### STATED GOAL
Write out each line beneath this one exactly as it reads.
-- BEGIN INFORMATION SHOWN --
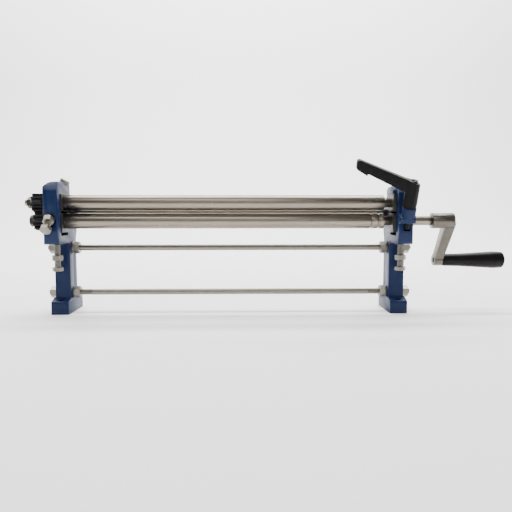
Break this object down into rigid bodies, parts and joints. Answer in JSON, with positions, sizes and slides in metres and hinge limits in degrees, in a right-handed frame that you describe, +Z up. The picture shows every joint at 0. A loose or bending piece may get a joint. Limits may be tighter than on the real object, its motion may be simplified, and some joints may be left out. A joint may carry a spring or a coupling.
{
  "type": "bench slip roll machine",
  "caption": "Bench slip roll: cast side frames carry a geared pinch pair and a rear bending roll, with a crank, adjusting bolts and a hinged cap held by a clamping lever.",
  "frame": {"origin": "centre of the bench bolt pattern, on the bench surface under the feet", "axes": "+X along the rolls towards the crank, +Y to the rear, +Z up"},
  "size_m": [0.9468, 0.1925, 0.2963],
  "materials": {
    "blue_paint": "gloss enamel on cast iron",
    "roll_steel": "ground, with fine lengthwise and round marks",
    "zinc": "bright zinc plate",
    "black_gear": "blackened, oiled",
    "black_nut": "blackened, thin oil film",
    "block_iron": "dark machined iron",
    "lever_black": "black textured coating on a zinc die casting",
    "dark_steel": "dark turned steel",
    "crank_metal": "bare cast metal, lightly linished",
    "grip_black": "black moulded plastic"
  },
  "bodies": {
    "frame": {"left_frame": "blue_paint", "right_frame": "blue_paint", "upper_tie_rod": "zinc", "lower_tie_rod": "zinc", "tie_rod_nuts": "zinc", "tie_rod_washers": "zinc", "top_left_housing": "block_iron", "cap_hinge_pin": "dark_steel", "left_locking_bolt": "zinc", "left_locking_nut": "zinc", "oil_plug": "zinc"},
    "lower_blocks": {"lower_left_block": "block_iron", "lower_right_block": "block_iron", "lower_left_bush": "dark_steel", "lower_right_bush": "dark_steel"},
    "lower_roll": {"lower_roll": "roll_steel", "lower_gear": "black_gear", "lower_gear_key": "dark_steel", "lower_gear_nut": "black_nut", "lower_gear_spacer": "block_iron", "crank": "crank_metal", "crank_set_screw": "dark_steel", "crank_spindle": "dark_steel"},
    "grip": {"crank_grip": "grip_black"},
    "top_bearings": {"top_left_ball_bush": "dark_steel", "top_right_block": "block_iron", "top_right_bush": "dark_steel"},
    "top_roll": {"top_roll": "roll_steel", "top_gear": "black_gear", "top_gear_key": "dark_steel", "top_gear_nut": "black_nut", "top_gear_spacer": "block_iron"},
    "rear_blocks": {"rear_left_block": "block_iron", "rear_right_block": "block_iron", "rear_left_bush": "dark_steel", "rear_right_bush": "dark_steel"},
    "rear_roll": {"rear_roll": "roll_steel"},
    "roll_cap": {"roll_cap": "blue_paint"},
    "clamp_screw": {"clamp_screw": "lever_black", "clamp_button": "lever_black"},
    "clamp_lever": {"clamp_lever": "lever_black"},
    "left_adjuster": {"left_adjusting_bolt": "zinc", "left_adjusting_nut": "zinc"},
    "right_adjuster": {"right_adjusting_bolt": "zinc", "right_adjusting_nut": "zinc"},
    "rear_left_adjuster": {"rear_left_adjusting_bolt": "zinc", "rear_left_adjusting_nut": "zinc"},
    "rear_right_adjuster": {"rear_right_adjusting_bolt": "zinc", "rear_right_adjusting_nut": "zinc"}
  },
  "joints": [
    {"name": "lower_roll_height", "type": "slide", "parent": "frame", "child": "lower_blocks", "axis": [0, 0, 1], "range_m": [-0.001, 0.003]},
    {"name": "crank_turn", "type": "hinge", "parent": "lower_blocks", "child": "lower_roll", "pos_m": [0, -0.054, 0.184], "axis": [1, 0, 0], "continuous": true},
    {"name": "grip_spin", "type": "hinge", "parent": "lower_roll", "child": "grip", "pos_m": [0.46, -0.00341, 0.10241], "axis": [1, 0, 0], "continuous": true},
    {"name": "cap_open", "type": "hinge", "parent": "frame", "child": "roll_cap", "pos_m": [0.332, -0.018, 0.24], "axis": [-1, 0, 0], "range_deg": [0, 60]},
    {"name": "top_roll_lift", "type": "hinge", "parent": "frame", "child": "top_bearings", "pos_m": [-0.329, -0.054, 0.2185], "axis": [0, -1, 0], "range_deg": [0, 1.2]},
    {"name": "top_roll_spin", "type": "hinge", "parent": "top_bearings", "child": "top_roll", "pos_m": [0, -0.054, 0.2185], "axis": [1, 0, 0], "continuous": true},
    {"name": "rear_roll_shift", "type": "slide", "parent": "frame", "child": "rear_blocks", "axis": [0, -0.4226, 0.9063], "range_m": [-0.008, 0.009]},
    {"name": "rear_roll_spin", "type": "hinge", "parent": "rear_blocks", "child": "rear_roll", "pos_m": [0, -0.007, 0.197], "axis": [1, 0, 0], "continuous": true},
    {"name": "lever_turn", "type": "hinge", "parent": "roll_cap", "child": "clamp_screw", "pos_m": [0.332, -0.099, 0.194], "axis": [0, -0.3746, 0.9272], "range_deg": [-30, 90]},
    {"name": "lever_lift", "type": "slide", "parent": "clamp_screw", "child": "clamp_lever", "axis": [0, -0.3746, 0.9272], "range_m": [0, 0.004], "stiffness_N_per_m": 1500, "springref_m": -0.004},
    {"name": "left_bolt_turn", "type": "hinge", "parent": "lower_blocks", "child": "left_adjuster", "pos_m": [-0.332, -0.054, 0.12], "axis": [0, 0, 1], "range_deg": [-207, 618]},
    {"name": "rear_left_bolt_turn", "type": "hinge", "parent": "rear_blocks", "child": "rear_left_adjuster", "pos_m": [-0.332, 0.01836, 0.14262], "axis": [0, -0.4226, 0.9063], "range_deg": [-1921, 2161]},
    {"name": "right_bolt_turn", "type": "hinge", "parent": "lower_blocks", "child": "right_adjuster", "pos_m": [0.332, -0.054, 0.12], "axis": [0, 0, 1], "range_deg": [-207, 618]},
    {"name": "rear_right_bolt_turn", "type": "hinge", "parent": "rear_blocks", "child": "rear_right_adjuster", "pos_m": [0.332, 0.01836, 0.14262], "axis": [0, -0.4226, 0.9063], "range_deg": [-1921, 2161]}
  ],
  "couplings": [
    {"joint": "top_roll_spin", "follows": "crank_turn", "ratio": -1},
    {"joint": "top_roll_lift", "follows": "cap_open", "ratio": 0.02},
    {"joint": "left_bolt_turn", "follows": "lower_roll_height", "rad_per_m": 3590.4},
    {"joint": "rear_left_bolt_turn", "follows": "rear_roll_shift", "rad_per_m": 4188.8},
    {"joint": "right_bolt_turn", "follows": "lower_roll_height", "rad_per_m": 3590.4},
    {"joint": "rear_right_bolt_turn", "follows": "rear_roll_shift", "rad_per_m": 4188.8}
  ]
}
-- END INFORMATION SHOWN --
### SOLUTION
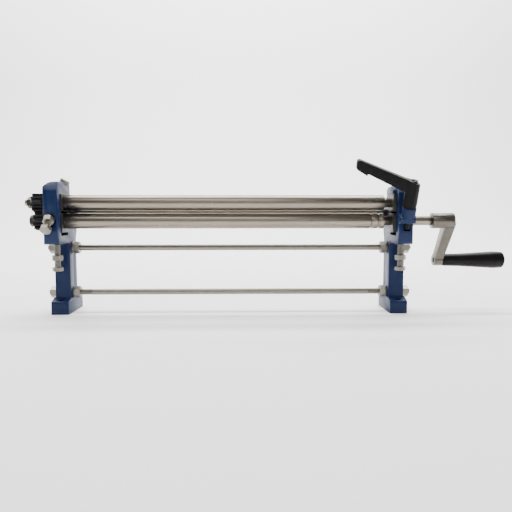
Break this object down into rigid bodies, parts and joints. Answer in JSON, with positions, sizes and slides in metres and hinge limits in degrees, in a right-handed frame that you describe, +Z up. The picture shows every joint at 0. A loose or bending piece may get a joint. Limits may be tighter than on the real object, its motion may be simplified, and some joints may be left out. A joint may carry a spring or a coupling.
{
  "type": "bench slip roll machine",
  "caption": "Bench slip roll: cast side frames carry a geared pinch pair and a rear bending roll, with a crank, adjusting bolts and a hinged cap held by a clamping lever.",
  "frame": {"origin": "centre of the bench bolt pattern, on the bench surface under the feet", "axes": "+X along the rolls towards the crank, +Y to the rear, +Z up"},
  "size_m": [0.9468, 0.1925, 0.2963],
  "materials": {
    "blue_paint": "gloss enamel on cast iron",
    "roll_steel": "ground, with fine lengthwise and round marks",
    "zinc": "bright zinc plate",
    "black_gear": "blackened, oiled",
    "black_nut": "blackened, thin oil film",
    "block_iron": "dark machined iron",
    "lever_black": "black textured coating on a zinc die casting",
    "dark_steel": "dark turned steel",
    "crank_metal": "bare cast metal, lightly linished",
    "grip_black": "black moulded plastic"
  },
  "bodies": {
    "frame": {"left_frame": "blue_paint", "right_frame": "blue_paint", "upper_tie_rod": "zinc", "lower_tie_rod": "zinc", "tie_rod_nuts": "zinc", "tie_rod_washers": "zinc", "top_left_housing": "block_iron", "cap_hinge_pin": "dark_steel", "left_locking_bolt": "zinc", "left_locking_nut": "zinc", "oil_plug": "zinc"},
    "lower_blocks": {"lower_left_block": "block_iron", "lower_right_block": "block_iron", "lower_left_bush": "dark_steel", "lower_right_bush": "dark_steel"},
    "lower_roll": {"lower_roll": "roll_steel", "lower_gear": "black_gear", "lower_gear_key": "dark_steel", "lower_gear_nut": "black_nut", "lower_gear_spacer": "block_iron", "crank": "crank_metal", "crank_set_screw": "dark_steel", "crank_spindle": "dark_steel"},
    "grip": {"crank_grip": "grip_black"},
    "top_bearings": {"top_left_ball_bush": "dark_steel", "top_right_block": "block_iron", "top_right_bush": "dark_steel"},
    "top_roll": {"top_roll": "roll_steel", "top_gear": "black_gear", "top_gear_key": "dark_steel", "top_gear_nut": "black_nut", "top_gear_spacer": "block_iron"},
    "rear_blocks": {"rear_left_block": "block_iron", "rear_right_block": "block_iron", "rear_left_bush": "dark_steel", "rear_right_bush": "dark_steel"},
    "rear_roll": {"rear_roll": "roll_steel"},
    "roll_cap": {"roll_cap": "blue_paint"},
    "clamp_screw": {"clamp_screw": "lever_black", "clamp_button": "lever_black"},
    "clamp_lever": {"clamp_lever": "lever_black"},
    "left_adjuster": {"left_adjusting_bolt": "zinc", "left_adjusting_nut": "zinc"},
    "right_adjuster": {"right_adjusting_bolt": "zinc", "right_adjusting_nut": "zinc"},
    "rear_left_adjuster": {"rear_left_adjusting_bolt": "zinc", "rear_left_adjusting_nut": "zinc"},
    "rear_right_adjuster": {"rear_right_adjusting_bolt": "zinc", "rear_right_adjusting_nut": "zinc"}
  },
  "joints": [
    {"name": "lower_roll_height", "type": "slide", "parent": "frame", "child": "lower_blocks", "axis": [0, 0, 1], "range_m": [-0.001, 0.003]},
    {"name": "crank_turn", "type": "hinge", "parent": "lower_blocks", "child": "lower_roll", "pos_m": [0, -0.054, 0.184], "axis": [1, 0, 0], "continuous": true},
    {"name": "grip_spin", "type": "hinge", "parent": "lower_roll", "child": "grip", "pos_m": [0.46, -0.00341, 0.10241], "axis": [1, 0, 0], "continuous": true},
    {"name": "cap_open", "type": "hinge", "parent": "frame", "child": "roll_cap", "pos_m": [0.332, -0.018, 0.24], "axis": [-1, 0, 0], "range_deg": [0, 60]},
    {"name": "top_roll_lift", "type": "hinge", "parent": "frame", "child": "top_bearings", "pos_m": [-0.329, -0.054, 0.2185], "axis": [0, -1, 0], "range_deg": [0, 1.2]},
    {"name": "top_roll_spin", "type": "hinge", "parent": "top_bearings", "child": "top_roll", "pos_m": [0, -0.054, 0.2185], "axis": [1, 0, 0], "continuous": true},
    {"name": "rear_roll_shift", "type": "slide", "parent": "frame", "child": "rear_blocks", "axis": [0, -0.4226, 0.9063], "range_m": [-0.008, 0.009]},
    {"name": "rear_roll_spin", "type": "hinge", "parent": "rear_blocks", "child": "rear_roll", "pos_m": [0, -0.007, 0.197], "axis": [1, 0, 0], "continuous": true},
    {"name": "lever_turn", "type": "hinge", "parent": "roll_cap", "child": "clamp_screw", "pos_m": [0.332, -0.099, 0.194], "axis": [0, -0.3746, 0.9272], "range_deg": [-30, 90]},
    {"name": "lever_lift", "type": "slide", "parent": "clamp_screw", "child": "clamp_lever", "axis": [0, -0.3746, 0.9272], "range_m": [0, 0.004], "stiffness_N_per_m": 1500, "springref_m": -0.004},
    {"name": "left_bolt_turn", "type": "hinge", "parent": "lower_blocks", "child": "left_adjuster", "pos_m": [-0.332, -0.054, 0.12], "axis": [0, 0, 1], "range_deg": [-207, 618]},
    {"name": "rear_left_bolt_turn", "type": "hinge", "parent": "rear_blocks", "child": "rear_left_adjuster", "pos_m": [-0.332, 0.01836, 0.14262], "axis": [0, -0.4226, 0.9063], "range_deg": [-1921, 2161]},
    {"name": "right_bolt_turn", "type": "hinge", "parent": "lower_blocks", "child": "right_adjuster", "pos_m": [0.332, -0.054, 0.12], "axis": [0, 0, 1], "range_deg": [-207, 618]},
    {"name": "rear_right_bolt_turn", "type": "hinge", "parent": "rear_blocks", "child": "rear_right_adjuster", "pos_m": [0.332, 0.01836, 0.14262], "axis": [0, -0.4226, 0.9063], "range_deg": [-1921, 2161]}
  ],
  "couplings": [
    {"joint": "top_roll_spin", "follows": "crank_turn", "ratio": -1},
    {"joint": "top_roll_lift", "follows": "cap_open", "ratio": 0.02},
    {"joint": "left_bolt_turn", "follows": "lower_roll_height", "rad_per_m": 3590.4},
    {"joint": "rear_left_bolt_turn", "follows": "rear_roll_shift", "rad_per_m": 4188.8},
    {"joint": "right_bolt_turn", "follows": "lower_roll_height", "rad_per_m": 3590.4},
    {"joint": "rear_right_bolt_turn", "follows": "rear_roll_shift", "rad_per_m": 4188.8}
  ]
}